▶ **Objective**:
Verbatim output of all the material below is required.

▶ **Data section**:
****************
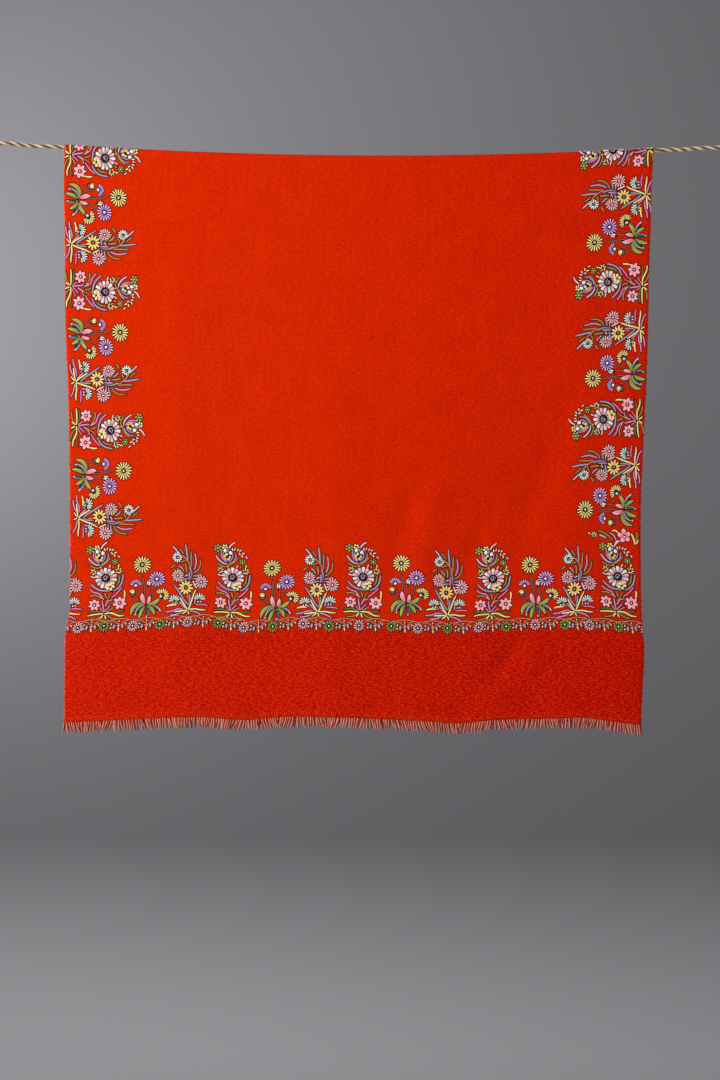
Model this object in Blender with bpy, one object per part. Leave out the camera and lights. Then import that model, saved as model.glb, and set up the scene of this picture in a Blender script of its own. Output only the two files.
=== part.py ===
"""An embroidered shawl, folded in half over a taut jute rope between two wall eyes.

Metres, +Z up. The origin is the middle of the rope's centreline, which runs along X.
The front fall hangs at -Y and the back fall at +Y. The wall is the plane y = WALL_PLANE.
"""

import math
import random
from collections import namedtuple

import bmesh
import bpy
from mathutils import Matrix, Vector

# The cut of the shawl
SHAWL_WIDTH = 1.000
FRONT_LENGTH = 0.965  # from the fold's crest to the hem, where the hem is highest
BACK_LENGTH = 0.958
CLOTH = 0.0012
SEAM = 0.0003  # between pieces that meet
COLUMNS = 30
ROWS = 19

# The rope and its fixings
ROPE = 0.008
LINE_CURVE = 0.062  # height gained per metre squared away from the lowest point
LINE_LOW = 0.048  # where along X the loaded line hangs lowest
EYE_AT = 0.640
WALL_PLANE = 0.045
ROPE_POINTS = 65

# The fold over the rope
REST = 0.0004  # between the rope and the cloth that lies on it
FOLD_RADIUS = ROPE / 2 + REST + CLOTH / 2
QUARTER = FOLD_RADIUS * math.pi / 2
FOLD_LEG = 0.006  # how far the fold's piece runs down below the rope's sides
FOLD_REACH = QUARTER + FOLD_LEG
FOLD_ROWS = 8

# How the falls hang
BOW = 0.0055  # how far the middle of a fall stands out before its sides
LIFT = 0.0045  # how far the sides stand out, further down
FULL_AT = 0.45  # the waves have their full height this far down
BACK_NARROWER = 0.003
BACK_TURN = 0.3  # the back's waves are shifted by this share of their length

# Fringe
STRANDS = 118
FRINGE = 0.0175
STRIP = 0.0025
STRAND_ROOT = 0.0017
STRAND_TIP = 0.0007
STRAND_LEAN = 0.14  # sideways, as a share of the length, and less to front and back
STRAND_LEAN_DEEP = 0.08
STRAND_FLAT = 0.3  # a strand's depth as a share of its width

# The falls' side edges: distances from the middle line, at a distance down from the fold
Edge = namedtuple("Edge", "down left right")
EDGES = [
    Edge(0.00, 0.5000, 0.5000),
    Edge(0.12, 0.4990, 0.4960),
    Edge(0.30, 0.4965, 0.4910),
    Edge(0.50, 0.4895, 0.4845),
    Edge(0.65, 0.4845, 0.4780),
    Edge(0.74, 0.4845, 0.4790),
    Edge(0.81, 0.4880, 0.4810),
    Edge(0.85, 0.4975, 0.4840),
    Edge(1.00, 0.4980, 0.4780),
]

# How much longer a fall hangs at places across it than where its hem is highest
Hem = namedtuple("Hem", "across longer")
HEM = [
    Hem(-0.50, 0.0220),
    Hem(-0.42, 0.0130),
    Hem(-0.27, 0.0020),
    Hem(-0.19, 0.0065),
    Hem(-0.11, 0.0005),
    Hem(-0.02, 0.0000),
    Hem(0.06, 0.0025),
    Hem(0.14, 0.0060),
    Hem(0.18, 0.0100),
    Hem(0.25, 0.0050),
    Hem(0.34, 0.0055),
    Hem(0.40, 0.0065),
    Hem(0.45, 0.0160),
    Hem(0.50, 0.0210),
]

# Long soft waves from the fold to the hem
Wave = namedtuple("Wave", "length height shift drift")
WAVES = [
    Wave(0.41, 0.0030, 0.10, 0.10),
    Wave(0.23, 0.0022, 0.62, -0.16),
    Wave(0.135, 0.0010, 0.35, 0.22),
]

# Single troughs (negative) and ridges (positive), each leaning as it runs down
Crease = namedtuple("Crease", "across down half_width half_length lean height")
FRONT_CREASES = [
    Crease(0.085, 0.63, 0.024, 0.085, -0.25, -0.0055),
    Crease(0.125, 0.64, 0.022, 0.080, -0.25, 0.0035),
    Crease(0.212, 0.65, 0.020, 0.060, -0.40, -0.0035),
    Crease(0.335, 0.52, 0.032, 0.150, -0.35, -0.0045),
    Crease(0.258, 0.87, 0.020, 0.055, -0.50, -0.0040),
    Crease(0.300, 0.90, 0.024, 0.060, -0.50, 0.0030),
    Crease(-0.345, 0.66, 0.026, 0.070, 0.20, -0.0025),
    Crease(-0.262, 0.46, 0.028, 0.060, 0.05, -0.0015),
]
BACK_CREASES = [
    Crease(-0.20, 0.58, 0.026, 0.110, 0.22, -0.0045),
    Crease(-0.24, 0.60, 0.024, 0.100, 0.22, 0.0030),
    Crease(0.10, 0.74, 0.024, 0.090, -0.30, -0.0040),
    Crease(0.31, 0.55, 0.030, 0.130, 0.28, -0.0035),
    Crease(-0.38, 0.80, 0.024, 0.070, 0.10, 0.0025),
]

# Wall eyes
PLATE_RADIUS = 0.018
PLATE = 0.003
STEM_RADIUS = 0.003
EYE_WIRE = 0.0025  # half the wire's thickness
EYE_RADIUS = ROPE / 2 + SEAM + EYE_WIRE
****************
▶ **Task solution**:
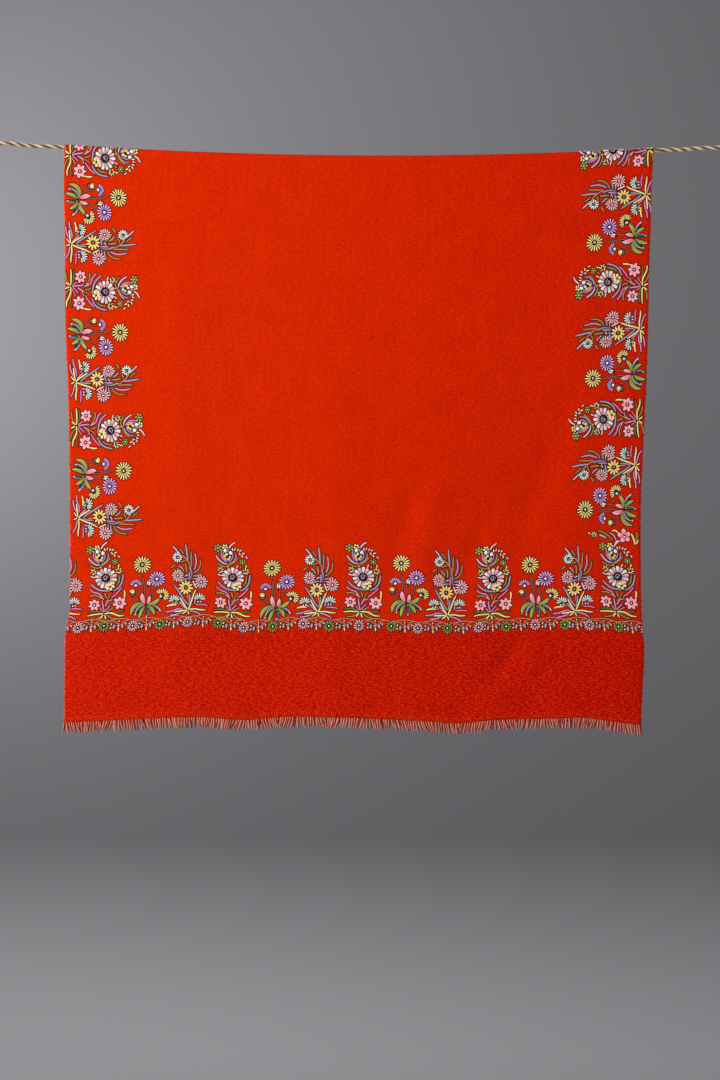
Model this object in Blender with bpy, one object per part. Leave out the camera and lights. Then import that model, saved as model.glb, and set up the scene of this picture in a Blender script of its own. Output only the two files.
=== part.py ===
"""An embroidered shawl, folded in half over a taut jute rope between two wall eyes.

Metres, +Z up. The origin is the middle of the rope's centreline, which runs along X.
The front fall hangs at -Y and the back fall at +Y. The wall is the plane y = WALL_PLANE.
"""

import math
import random
from collections import namedtuple

import bmesh
import bpy
from mathutils import Matrix, Vector

# The cut of the shawl
SHAWL_WIDTH = 1.000
FRONT_LENGTH = 0.965  # from the fold's crest to the hem, where the hem is highest
BACK_LENGTH = 0.958
CLOTH = 0.0012
SEAM = 0.0003  # between pieces that meet
COLUMNS = 30
ROWS = 19

# The rope and its fixings
ROPE = 0.008
LINE_CURVE = 0.062  # height gained per metre squared away from the lowest point
LINE_LOW = 0.048  # where along X the loaded line hangs lowest
EYE_AT = 0.640
WALL_PLANE = 0.045
ROPE_POINTS = 65

# The fold over the rope
REST = 0.0004  # between the rope and the cloth that lies on it
FOLD_RADIUS = ROPE / 2 + REST + CLOTH / 2
QUARTER = FOLD_RADIUS * math.pi / 2
FOLD_LEG = 0.006  # how far the fold's piece runs down below the rope's sides
FOLD_REACH = QUARTER + FOLD_LEG
FOLD_ROWS = 8

# How the falls hang
BOW = 0.0055  # how far the middle of a fall stands out before its sides
LIFT = 0.0045  # how far the sides stand out, further down
FULL_AT = 0.45  # the waves have their full height this far down
BACK_NARROWER = 0.003
BACK_TURN = 0.3  # the back's waves are shifted by this share of their length

# Fringe
STRANDS = 118
FRINGE = 0.0175
STRIP = 0.0025
STRAND_ROOT = 0.0017
STRAND_TIP = 0.0007
STRAND_LEAN = 0.14  # sideways, as a share of the length, and less to front and back
STRAND_LEAN_DEEP = 0.08
STRAND_FLAT = 0.3  # a strand's depth as a share of its width

# The falls' side edges: distances from the middle line, at a distance down from the fold
Edge = namedtuple("Edge", "down left right")
EDGES = [
    Edge(0.00, 0.5000, 0.5000),
    Edge(0.12, 0.4990, 0.4960),
    Edge(0.30, 0.4965, 0.4910),
    Edge(0.50, 0.4895, 0.4845),
    Edge(0.65, 0.4845, 0.4780),
    Edge(0.74, 0.4845, 0.4790),
    Edge(0.81, 0.4880, 0.4810),
    Edge(0.85, 0.4975, 0.4840),
    Edge(1.00, 0.4980, 0.4780),
]

# How much longer a fall hangs at places across it than where its hem is highest
Hem = namedtuple("Hem", "across longer")
HEM = [
    Hem(-0.50, 0.0220),
    Hem(-0.42, 0.0130),
    Hem(-0.27, 0.0020),
    Hem(-0.19, 0.0065),
    Hem(-0.11, 0.0005),
    Hem(-0.02, 0.0000),
    Hem(0.06, 0.0025),
    Hem(0.14, 0.0060),
    Hem(0.18, 0.0100),
    Hem(0.25, 0.0050),
    Hem(0.34, 0.0055),
    Hem(0.40, 0.0065),
    Hem(0.45, 0.0160),
    Hem(0.50, 0.0210),
]

# Long soft waves from the fold to the hem
Wave = namedtuple("Wave", "length height shift drift")
WAVES = [
    Wave(0.41, 0.0030, 0.10, 0.10),
    Wave(0.23, 0.0022, 0.62, -0.16),
    Wave(0.135, 0.0010, 0.35, 0.22),
]

# Single troughs (negative) and ridges (positive), each leaning as it runs down
Crease = namedtuple("Crease", "across down half_width half_length lean height")
FRONT_CREASES = [
    Crease(0.085, 0.63, 0.024, 0.085, -0.25, -0.0055),
    Crease(0.125, 0.64, 0.022, 0.080, -0.25, 0.0035),
    Crease(0.212, 0.65, 0.020, 0.060, -0.40, -0.0035),
    Crease(0.335, 0.52, 0.032, 0.150, -0.35, -0.0045),
    Crease(0.258, 0.87, 0.020, 0.055, -0.50, -0.0040),
    Crease(0.300, 0.90, 0.024, 0.060, -0.50, 0.0030),
    Crease(-0.345, 0.66, 0.026, 0.070, 0.20, -0.0025),
    Crease(-0.262, 0.46, 0.028, 0.060, 0.05, -0.0015),
]
BACK_CREASES = [
    Crease(-0.20, 0.58, 0.026, 0.110, 0.22, -0.0045),
    Crease(-0.24, 0.60, 0.024, 0.100, 0.22, 0.0030),
    Crease(0.10, 0.74, 0.024, 0.090, -0.30, -0.0040),
    Crease(0.31, 0.55, 0.030, 0.130, 0.28, -0.0035),
    Crease(-0.38, 0.80, 0.024, 0.070, 0.10, 0.0025),
]

# Wall eyes
PLATE_RADIUS = 0.018
PLATE = 0.003
STEM_RADIUS = 0.003
EYE_WIRE = 0.0025  # half the wire's thickness
EYE_RADIUS = ROPE / 2 + SEAM + EYE_WIRE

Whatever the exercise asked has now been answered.